▶ [Information provided]:
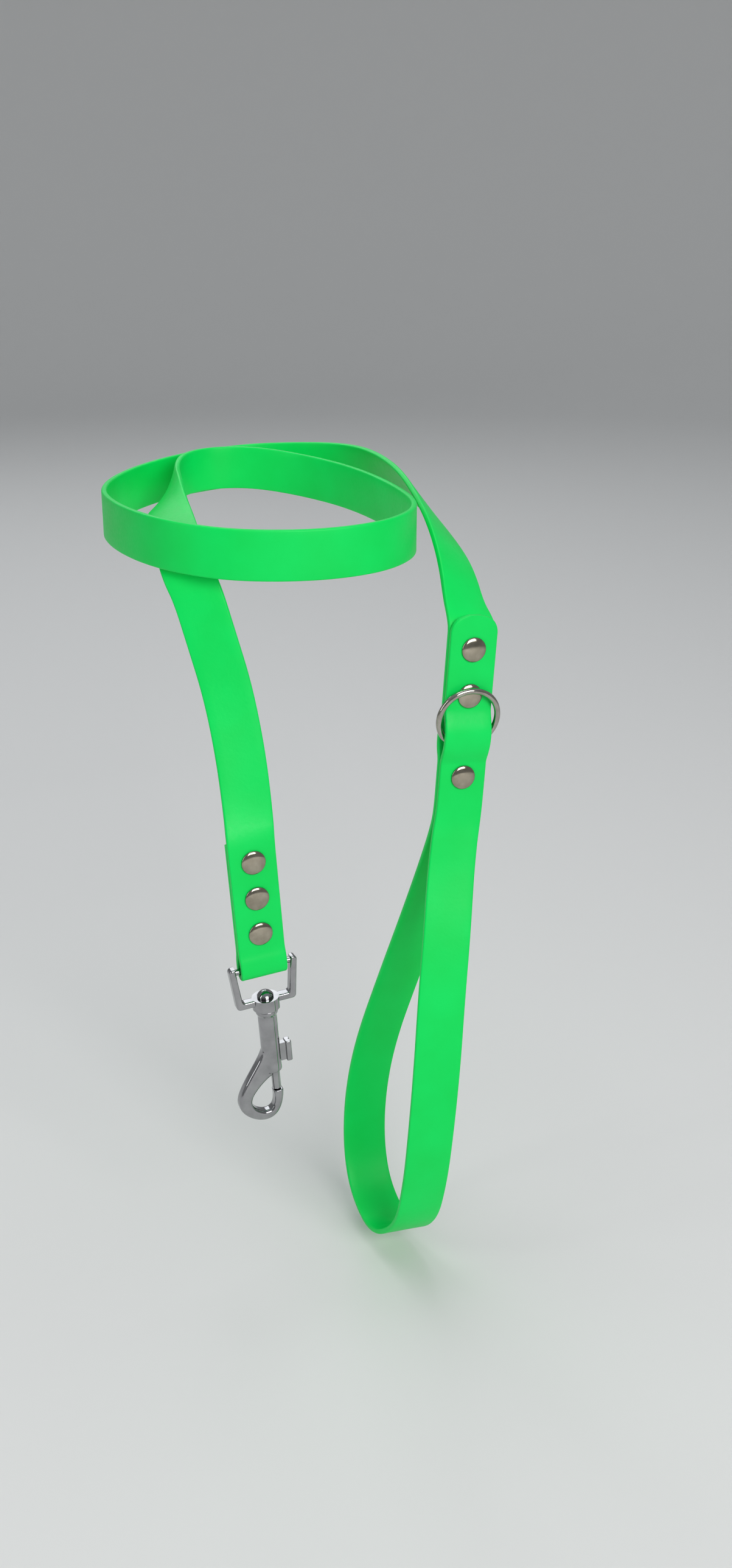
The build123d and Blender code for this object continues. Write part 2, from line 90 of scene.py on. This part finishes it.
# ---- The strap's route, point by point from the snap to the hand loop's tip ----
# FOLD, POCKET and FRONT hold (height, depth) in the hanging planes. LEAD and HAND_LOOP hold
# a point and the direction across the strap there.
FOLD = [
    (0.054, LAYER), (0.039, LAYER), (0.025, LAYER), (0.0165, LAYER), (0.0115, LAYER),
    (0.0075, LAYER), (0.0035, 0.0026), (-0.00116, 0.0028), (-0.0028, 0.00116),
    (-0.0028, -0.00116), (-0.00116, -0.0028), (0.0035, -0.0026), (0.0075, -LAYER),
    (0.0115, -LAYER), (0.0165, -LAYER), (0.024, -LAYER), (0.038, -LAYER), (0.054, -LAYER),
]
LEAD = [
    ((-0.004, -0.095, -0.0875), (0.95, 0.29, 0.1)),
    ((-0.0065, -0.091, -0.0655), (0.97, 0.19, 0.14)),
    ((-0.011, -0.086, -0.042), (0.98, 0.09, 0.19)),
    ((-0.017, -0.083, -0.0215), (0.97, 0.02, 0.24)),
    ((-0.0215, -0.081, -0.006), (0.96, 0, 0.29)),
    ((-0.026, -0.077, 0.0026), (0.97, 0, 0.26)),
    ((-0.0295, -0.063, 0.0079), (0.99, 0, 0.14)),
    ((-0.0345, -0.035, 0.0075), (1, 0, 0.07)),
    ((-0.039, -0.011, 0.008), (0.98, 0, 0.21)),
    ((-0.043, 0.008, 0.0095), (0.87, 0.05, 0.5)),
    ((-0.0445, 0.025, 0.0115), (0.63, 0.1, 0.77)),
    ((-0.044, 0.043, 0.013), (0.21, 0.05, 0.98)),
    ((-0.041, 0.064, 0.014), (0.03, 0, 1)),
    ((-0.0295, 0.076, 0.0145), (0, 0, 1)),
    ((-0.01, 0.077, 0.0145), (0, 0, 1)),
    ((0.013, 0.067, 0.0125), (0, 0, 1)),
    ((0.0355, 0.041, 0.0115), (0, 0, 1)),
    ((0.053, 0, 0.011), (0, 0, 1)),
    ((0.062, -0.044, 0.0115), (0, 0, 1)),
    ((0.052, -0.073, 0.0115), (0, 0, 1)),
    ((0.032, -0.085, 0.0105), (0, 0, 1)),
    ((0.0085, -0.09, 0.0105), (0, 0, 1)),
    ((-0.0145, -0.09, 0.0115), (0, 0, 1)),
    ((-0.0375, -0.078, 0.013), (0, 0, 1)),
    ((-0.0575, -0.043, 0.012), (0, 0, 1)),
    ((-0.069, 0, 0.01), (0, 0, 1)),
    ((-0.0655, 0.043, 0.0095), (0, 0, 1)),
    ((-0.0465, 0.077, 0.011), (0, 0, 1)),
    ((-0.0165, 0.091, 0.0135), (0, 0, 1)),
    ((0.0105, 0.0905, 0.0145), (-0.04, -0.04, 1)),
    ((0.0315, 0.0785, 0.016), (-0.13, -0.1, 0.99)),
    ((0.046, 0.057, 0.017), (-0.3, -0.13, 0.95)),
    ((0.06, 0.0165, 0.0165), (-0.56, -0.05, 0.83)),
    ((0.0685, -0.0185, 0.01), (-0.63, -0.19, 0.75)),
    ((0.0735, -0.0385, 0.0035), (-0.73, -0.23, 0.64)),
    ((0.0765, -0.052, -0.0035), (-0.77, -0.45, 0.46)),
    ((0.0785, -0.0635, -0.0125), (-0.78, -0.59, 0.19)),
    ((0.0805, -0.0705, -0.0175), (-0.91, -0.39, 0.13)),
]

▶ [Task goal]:
From the listing above, reproduce all the lines exactly.

▶ [Final answer]:
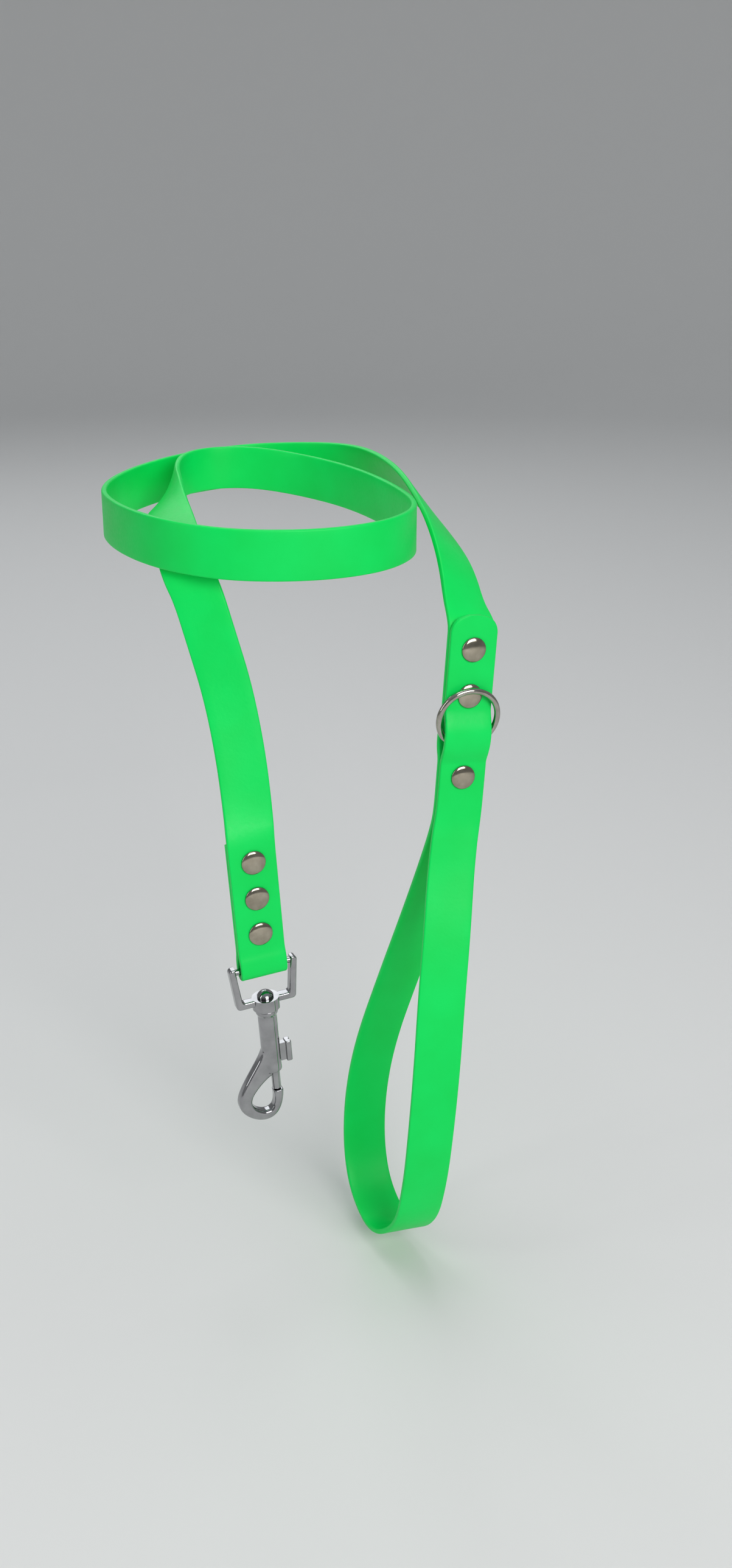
The build123d and Blender code for this object continues. Write part 2, from line 90 of scene.py on. This part finishes it.
# ---- The strap's route, point by point from the snap to the hand loop's tip ----
# FOLD, POCKET and FRONT hold (height, depth) in the hanging planes. LEAD and HAND_LOOP hold
# a point and the direction across the strap there.
FOLD = [
    (0.054, LAYER), (0.039, LAYER), (0.025, LAYER), (0.0165, LAYER), (0.0115, LAYER),
    (0.0075, LAYER), (0.0035, 0.0026), (-0.00116, 0.0028), (-0.0028, 0.00116),
    (-0.0028, -0.00116), (-0.00116, -0.0028), (0.0035, -0.0026), (0.0075, -LAYER),
    (0.0115, -LAYER), (0.0165, -LAYER), (0.024, -LAYER), (0.038, -LAYER), (0.054, -LAYER),
]
LEAD = [
    ((-0.004, -0.095, -0.0875), (0.95, 0.29, 0.1)),
    ((-0.0065, -0.091, -0.0655), (0.97, 0.19, 0.14)),
    ((-0.011, -0.086, -0.042), (0.98, 0.09, 0.19)),
    ((-0.017, -0.083, -0.0215), (0.97, 0.02, 0.24)),
    ((-0.0215, -0.081, -0.006), (0.96, 0, 0.29)),
    ((-0.026, -0.077, 0.0026), (0.97, 0, 0.26)),
    ((-0.0295, -0.063, 0.0079), (0.99, 0, 0.14)),
    ((-0.0345, -0.035, 0.0075), (1, 0, 0.07)),
    ((-0.039, -0.011, 0.008), (0.98, 0, 0.21)),
    ((-0.043, 0.008, 0.0095), (0.87, 0.05, 0.5)),
    ((-0.0445, 0.025, 0.0115), (0.63, 0.1, 0.77)),
    ((-0.044, 0.043, 0.013), (0.21, 0.05, 0.98)),
    ((-0.041, 0.064, 0.014), (0.03, 0, 1)),
    ((-0.0295, 0.076, 0.0145), (0, 0, 1)),
    ((-0.01, 0.077, 0.0145), (0, 0, 1)),
    ((0.013, 0.067, 0.0125), (0, 0, 1)),
    ((0.0355, 0.041, 0.0115), (0, 0, 1)),
    ((0.053, 0, 0.011), (0, 0, 1)),
    ((0.062, -0.044, 0.0115), (0, 0, 1)),
    ((0.052, -0.073, 0.0115), (0, 0, 1)),
    ((0.032, -0.085, 0.0105), (0, 0, 1)),
    ((0.0085, -0.09, 0.0105), (0, 0, 1)),
    ((-0.0145, -0.09, 0.0115), (0, 0, 1)),
    ((-0.0375, -0.078, 0.013), (0, 0, 1)),
    ((-0.0575, -0.043, 0.012), (0, 0, 1)),
    ((-0.069, 0, 0.01), (0, 0, 1)),
    ((-0.0655, 0.043, 0.0095), (0, 0, 1)),
    ((-0.0465, 0.077, 0.011), (0, 0, 1)),
    ((-0.0165, 0.091, 0.0135), (0, 0, 1)),
    ((0.0105, 0.0905, 0.0145), (-0.04, -0.04, 1)),
    ((0.0315, 0.0785, 0.016), (-0.13, -0.1, 0.99)),
    ((0.046, 0.057, 0.017), (-0.3, -0.13, 0.95)),
    ((0.06, 0.0165, 0.0165), (-0.56, -0.05, 0.83)),
    ((0.0685, -0.0185, 0.01), (-0.63, -0.19, 0.75)),
    ((0.0735, -0.0385, 0.0035), (-0.73, -0.23, 0.64)),
    ((0.0765, -0.052, -0.0035), (-0.77, -0.45, 0.46)),
    ((0.0785, -0.0635, -0.0125), (-0.78, -0.59, 0.19)),
    ((0.0805, -0.0705, -0.0175), (-0.91, -0.39, 0.13)),
]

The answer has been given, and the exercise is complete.